Stephen Ellison, AKA Flying Lotus has been deconstructing and embellishing instrumental hip-hop since his 2006 debut, “1983.” His 2010 album “Cosmogramma” was his most fully-realized work yet. Each track was full to the brim with ideas and sounds, and Flying Lotus was channeling avant-garde jazz more than hip-hop. For his follow up, he has taken it down a notch, moving away from the noisier moments of his earlier work and instead going in a subtler and more subdued direction.
Like “Cosmogramma,” “Until The Quiet Comes” feels more like a unified composition than a collection of songs. There are eighteen tracks here, but they all blend together to an extent. Sounds and themes repeat through the album, and some tracks glide into others. If “Cosmogramma” didn’t manage to distance Flying Lotus from being labeled a hip-hop producer, “Until The Quiet Comes” will. There’s very little here that reads hip-hop except for the occasional head-nodding beat. Flying Lotus has left the orbit of hip-hop and gone off to different dimensions.. The dubstep and house influences that showed up on “Cosmogramma” are gone. There are several guest vocalists, including Radiohead’s Thom Yorke, Erykah Badu, Laura Darlington, Thundercat, and Niki Randa. Their voices are used as instruments rather than centerpieces. They fade in and out of the music, never becoming the focal point. They aren’t backed by Flying Lotus’s production, they are part of it.
What’s left are Flying Lotus’s intricate compositions.
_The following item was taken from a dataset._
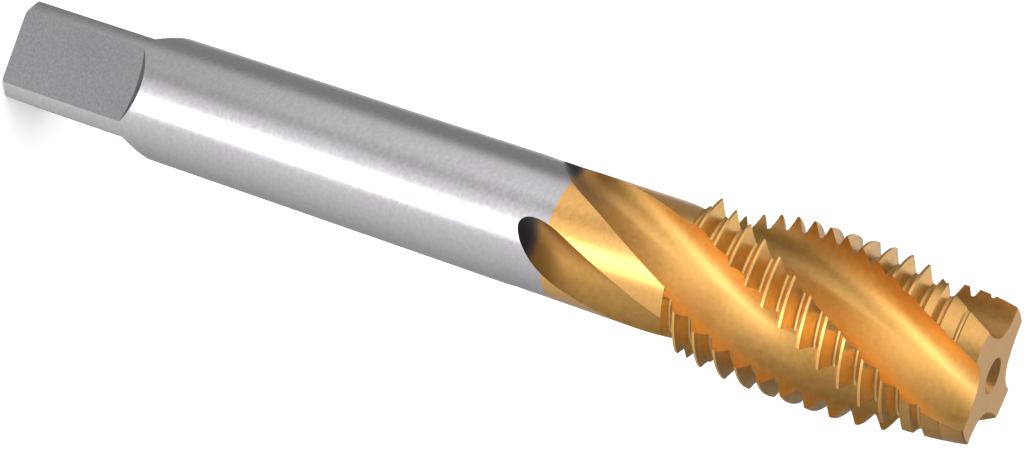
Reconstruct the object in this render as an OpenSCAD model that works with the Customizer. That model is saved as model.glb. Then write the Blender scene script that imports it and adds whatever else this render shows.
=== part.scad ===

Take “Tiny Tortures” for example: he weaves together a complex beat with a multitude of small, precise sounds to create a beautiful, haunting song. “All The Secrets” pieces together a fractured melody over handclap beats. “The Nighcrawler” mixes 80s syths with a slightly off-kilter beat. “Only If You Wanna” sounds like a jazz trio playing in space.
The one flaw of the album is that it is too pretty and ethereal to be a beat record, but too fractured and unsettled to work as a chill out record. None of the beats hit hard enough to get you bouncing, but everything is off-kilter enough to make it a tough sell as mellow bedroom music. That off-kilter vibe makes the album interesting, however, and keeps it from being more than background music.
Like the best electronic musicians, Flying Lotus is an incredible composer. Listening to “Until The Quiet Comes,” you can hear how carefully and thoughtfully his pieces are arranged. He’s not some kid smoking blunts and playing around with Fruity Loops. He’s a musician whose work is steeped in jazz, hip-hop, the blues, and electronic music. “Until The Quiet Comes” is another excellent album by one of the most interesting producers out there.